Thanks for the details. Is OHSU a dangerous place for private patient data or are they reporting more than everyone else?
Agreed that validation is necessary. Instead of RCTs, validation needs to be in the form of user satisfaction, less time on the computer, and more time for patient care.
I would argue that more oversight for software would require more fixed versioning. That makes it less agile and ultimately less usable. Furthermore, would I go through FDA approval to build software internally too? I don’t want the FDA anywhere near my software.

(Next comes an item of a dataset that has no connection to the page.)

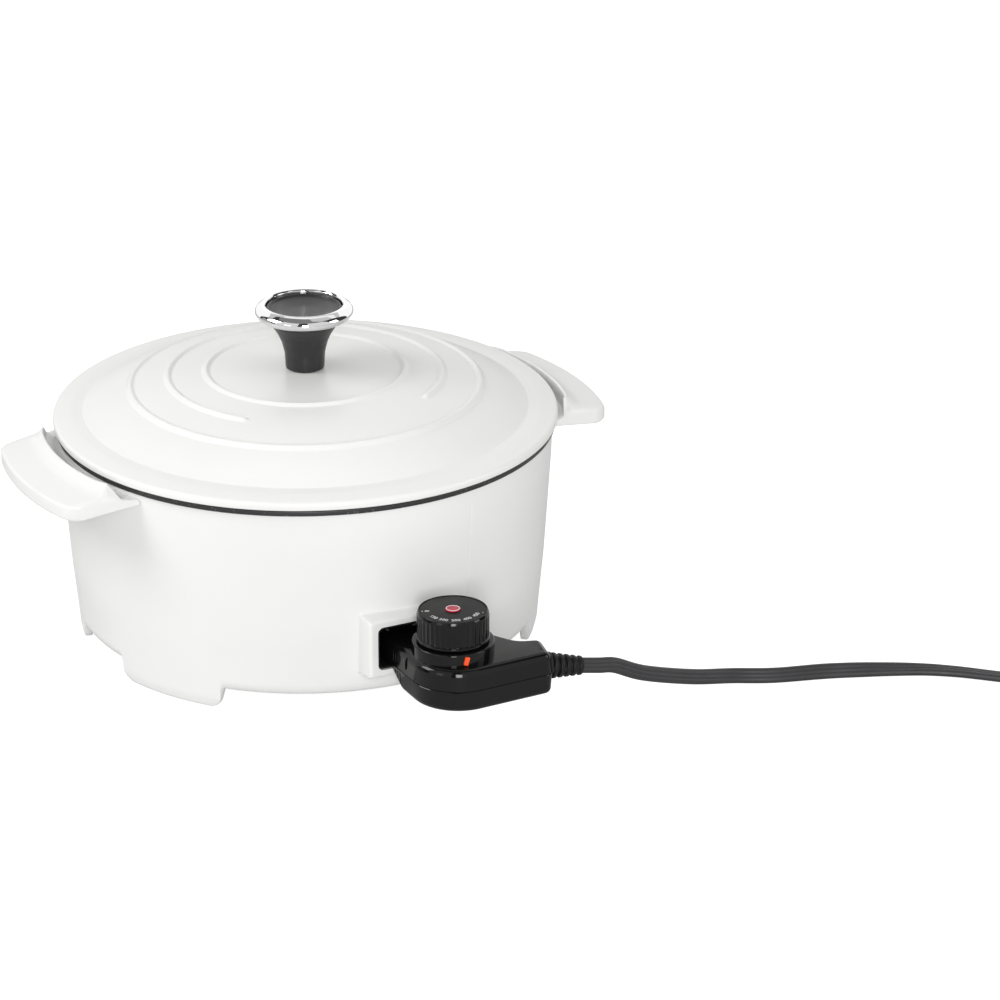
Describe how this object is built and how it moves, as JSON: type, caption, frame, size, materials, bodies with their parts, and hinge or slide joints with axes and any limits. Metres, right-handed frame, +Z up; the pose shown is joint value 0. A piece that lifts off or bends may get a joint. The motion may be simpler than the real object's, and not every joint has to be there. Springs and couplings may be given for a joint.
{
  "type": "slow cooker",
  "caption": "Round white electric slow cooker with ringed lift-off lid, flared knob, wing handles and a plug-in probe control with dial and coiled mains cord.",
  "frame": {"origin": "on the table plane, under the middle of the box of the cooker and its control, cord and plug left out; the pot's axis is at x = 0, y = 0.028 m", "axes": "+Z up, +X towards the right-hand handle, -Y towards the socket and the control"},
  "size_m": [0.5468, 0.5658, 0.1898],
  "materials": {
    "white_enamel": "gloss enamel",
    "white_plastic": "semi-gloss moulding",
    "nonstick": "cast, with a dark speckled non-stick coat",
    "gloss_black": "polished moulding",
    "matt_black": "matt moulding",
    "dark_stem": "satin phenolic moulding",
    "chrome": "polished",
    "steel": "bright",
    "tinplate": "dull sheet",
    "brass": "bright",
    "ceramic": null,
    "element_sheath": "heat-darkened",
    "lamp_glass": "clear, with an orange glow lamp",
    "orange_lens": "translucent orange-red",
    "red_badge": "gloss red",
    "cord_rubber": "matt sheath"
  },
  "bodies": {
    "base": {"outer_shell": "white_plastic", "socket_liner": "matt_black", "inner_pot": "nonstick", "heating_element": "element_sheath", "terminal_pin_1": "steel", "terminal_pin_2": "steel", "pin_insulator_1": "ceramic", "pin_insulator_2": "ceramic", "probe_guide": "steel", "pot_stud_1": "steel", "pot_stud_2": "steel", "pot_stud_3": "steel", "heat_shield": "tinplate", "bottom_cover": "matt_black", "bottom_screw_1": "steel", "bottom_screw_2": "steel", "bottom_screw_3": "steel", "handle_right": "white_plastic", "handle_left": "white_plastic", "handle_screw_1": "steel", "handle_screw_2": "steel", "handle_screw_3": "steel", "handle_screw_4": "steel"},
    "lid": {"lid": "white_enamel", "knob_stem": "dark_stem", "knob_ring": "chrome", "knob_insert": "dark_stem", "knob_washer": "steel", "knob_screw": "steel"},
    "control": {"control_top_shell": "gloss_black", "control_bottom_shell": "gloss_black", "contact_block": "matt_black", "contact_sleeve_1": "brass", "contact_sleeve_2": "brass", "probe_rod": "steel", "thermostat_plate": "steel", "thermostat_stack": "ceramic", "contact_spring_lower": "brass", "contact_spring_upper": "brass", "shaft_bushing": "brass", "pilot_lamp": "lamp_glass", "indicator_lens": "orange_lens", "control_screw_1": "steel", "control_screw_2": "steel", "control_screw_3": "steel", "strain_relief": "matt_black", "cord": "cord_rubber", "cord_coil": "cord_rubber", "cord_tie": "matt_black", "plug_body": "matt_black", "plug_blade_1": "brass", "plug_blade_2": "brass", "plug_ground_pin": "brass"},
    "dial": {"dial_knob": "gloss_black", "dial_face": "matt_black", "dial_badge": "red_badge", "dial_shaft": "brass"}
  },
  "joints": [
    {"name": "lid_lift", "type": "slide", "parent": "base", "child": "lid", "axis": [0, 0, 1], "range_m": [0, 0.15]},
    {"name": "control_pull", "type": "slide", "parent": "base", "child": "control", "axis": [0, -1, 0], "range_m": [0, 0.07]},
    {"name": "dial_turn", "type": "hinge", "parent": "control", "child": "dial", "pos_m": [0.0081, -0.1387, 0.054], "axis": [0, 0, 1], "range_deg": [-60, 105]}
  ]
}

There were several other “genuine” breaches at OHSU in the past year (not that they’re special; this is commonplace):
http://www.healthdatamanagement.com/news/breach-notification-hipaa-privacy-security-46425-1.html
Unauthorized use of cloud computing storage services in two departments of Oregon Health & Science University has resulted in the organization notifying more than 3,000 patients that protected health information may have been compromised. The incident is the third major breach for OHSU in the past year. The previous breaches on the HHS Office for Civil Rights’ public Web site included an unspecified theft on July 4, 2012, affecting 702 patients, and the theft of a laptop on Feb. 22, 2013, affecting 1,114
As Bill Hersh might say, though, as he has to me about EHR-related patient mishaps, “it’s anecdotal.”

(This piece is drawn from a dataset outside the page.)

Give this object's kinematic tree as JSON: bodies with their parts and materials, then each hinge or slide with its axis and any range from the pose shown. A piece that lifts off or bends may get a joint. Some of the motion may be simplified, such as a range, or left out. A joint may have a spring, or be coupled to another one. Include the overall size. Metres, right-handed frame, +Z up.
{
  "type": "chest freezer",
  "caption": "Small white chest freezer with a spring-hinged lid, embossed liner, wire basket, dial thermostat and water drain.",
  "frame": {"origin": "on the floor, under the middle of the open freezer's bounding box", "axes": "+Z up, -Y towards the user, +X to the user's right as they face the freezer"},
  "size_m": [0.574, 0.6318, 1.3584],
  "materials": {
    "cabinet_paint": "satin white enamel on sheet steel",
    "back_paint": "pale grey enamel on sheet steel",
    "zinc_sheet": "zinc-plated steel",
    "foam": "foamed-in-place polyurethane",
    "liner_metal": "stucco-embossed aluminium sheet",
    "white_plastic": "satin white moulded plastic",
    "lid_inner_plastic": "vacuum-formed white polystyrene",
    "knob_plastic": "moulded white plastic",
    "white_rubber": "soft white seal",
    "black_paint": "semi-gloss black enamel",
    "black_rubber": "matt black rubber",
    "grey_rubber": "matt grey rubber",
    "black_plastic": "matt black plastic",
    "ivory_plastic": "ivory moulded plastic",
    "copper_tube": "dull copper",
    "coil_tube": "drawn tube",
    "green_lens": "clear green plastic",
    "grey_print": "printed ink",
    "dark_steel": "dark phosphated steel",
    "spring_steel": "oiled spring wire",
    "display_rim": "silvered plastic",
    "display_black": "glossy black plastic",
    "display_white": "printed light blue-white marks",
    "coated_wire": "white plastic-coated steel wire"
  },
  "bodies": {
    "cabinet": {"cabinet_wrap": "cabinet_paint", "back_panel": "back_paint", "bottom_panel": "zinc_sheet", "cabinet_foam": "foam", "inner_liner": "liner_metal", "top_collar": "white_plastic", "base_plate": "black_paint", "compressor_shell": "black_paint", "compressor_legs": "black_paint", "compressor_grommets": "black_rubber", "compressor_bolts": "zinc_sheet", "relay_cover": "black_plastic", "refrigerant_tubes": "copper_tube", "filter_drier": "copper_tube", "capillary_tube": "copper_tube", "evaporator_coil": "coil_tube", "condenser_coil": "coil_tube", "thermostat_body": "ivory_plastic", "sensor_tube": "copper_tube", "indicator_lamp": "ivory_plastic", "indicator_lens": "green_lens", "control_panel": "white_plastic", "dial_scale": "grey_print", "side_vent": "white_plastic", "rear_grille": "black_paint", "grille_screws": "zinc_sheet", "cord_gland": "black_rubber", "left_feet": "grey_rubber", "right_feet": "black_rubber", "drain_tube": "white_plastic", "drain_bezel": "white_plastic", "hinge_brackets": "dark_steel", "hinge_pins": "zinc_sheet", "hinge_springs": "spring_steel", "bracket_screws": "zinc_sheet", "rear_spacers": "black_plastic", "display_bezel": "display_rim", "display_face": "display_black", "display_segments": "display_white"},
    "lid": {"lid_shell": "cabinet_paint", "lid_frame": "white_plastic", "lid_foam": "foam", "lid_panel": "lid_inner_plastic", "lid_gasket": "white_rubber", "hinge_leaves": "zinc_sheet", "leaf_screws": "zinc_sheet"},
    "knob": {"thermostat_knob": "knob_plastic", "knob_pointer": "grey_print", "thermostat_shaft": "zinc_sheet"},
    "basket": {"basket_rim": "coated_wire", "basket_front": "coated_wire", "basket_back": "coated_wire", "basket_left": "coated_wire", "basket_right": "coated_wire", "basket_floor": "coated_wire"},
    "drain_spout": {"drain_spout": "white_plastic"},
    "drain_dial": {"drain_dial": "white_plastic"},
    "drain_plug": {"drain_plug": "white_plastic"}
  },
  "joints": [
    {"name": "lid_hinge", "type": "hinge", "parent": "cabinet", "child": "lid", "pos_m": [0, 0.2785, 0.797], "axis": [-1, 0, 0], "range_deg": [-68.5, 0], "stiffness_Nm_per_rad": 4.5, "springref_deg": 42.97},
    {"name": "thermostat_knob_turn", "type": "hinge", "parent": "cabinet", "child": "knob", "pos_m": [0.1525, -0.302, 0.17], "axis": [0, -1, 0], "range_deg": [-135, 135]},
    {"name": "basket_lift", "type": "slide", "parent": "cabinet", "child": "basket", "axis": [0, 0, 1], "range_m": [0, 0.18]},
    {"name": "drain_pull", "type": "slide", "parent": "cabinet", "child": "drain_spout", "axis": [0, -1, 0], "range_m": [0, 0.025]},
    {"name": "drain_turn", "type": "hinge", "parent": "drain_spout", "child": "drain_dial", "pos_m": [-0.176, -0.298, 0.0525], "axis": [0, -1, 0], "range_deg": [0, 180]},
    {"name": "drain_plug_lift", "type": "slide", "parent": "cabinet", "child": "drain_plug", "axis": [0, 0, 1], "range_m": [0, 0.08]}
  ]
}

And by the way, IT is not a solution to anything unless said solution is validated as being a solution. Most IT in medicine right now is a solution to the bottom lines of most hospitals ( although some have had their Fitch bond ratings reduced).
The FDA is fully capable of vetting these software driven workflow controlling devices in the premarket and after market. Right now, there is zero oversight.
For instance, @curly sent in references to defects in the ordering devices of an EHR vendor. What organization is responsible to assuring that the device is actually fixed?
Interesting perspective. How might you structure regulation for safety or efficacy of an IT solution?
******I don’t know if more oversight is the answer–in fact, I would caution that regulation and incentives are to blame for much of the problem.******
There is zero regulation for safety, efficacy, and usability of these EHR and CPOE devices. ZERO! It can not be the blame if there ain’t none.
There was not any FDA regulation of the compounding pharmacy that sold contaminated (w fungus), There is not any FDA regulation of EHR, CPOE, or CDS devices and they are disruptive to care and workflows.
On the other hand, there are innumerable poorly conceived incentives, each with unintended consequences, and they can be blamed as an amplifier of the toxicities already in the systems.
Frightening
John,
It’s easy to place blame after an incident like this, but these types of “breaches” are happening everywhere, whether its in the form of cloud storage, carrying health information on thumb drives, or using unapproved email accounts.
There are surprisingly few “secure” ways of storing and sending health info in the hospital.
Dr. Williams, the IT solutions we choose certainly have an effect on patient care that is hard to fully characterize. I don’t know if more oversight is the answer–in fact, I would caution that regulation and incentives are to blame for much of the problem. We do, however, need systems that are usable so physicians can focus on patient care.
@whatsen sure got that one spot on.
Handoffs are dangerous. EHR devices exacerbate the handoff problems. Can any one trust the care that is run by these flawed, inferior, and insufficient EHR systems? They are simply not fit for purpose. Exemplars are here: http://hcrenewal.blogspot.com/2013/08/can-digital-disappearing-ink-ehr-glitch.html
http://hcrenewal.blogspot.com/2013/08/another-health-it-glitch-can.html
It is much worse than that. Glad someone is waking up to the toxicity that these multi million dollar systems are having on medical care, patients, and their doctors. All happening without FDA oversight. All happening devoid of any oversight. A sham on America, courtesy of the Congress of the United States, that was deceived by the HIT industry and its greenbacks.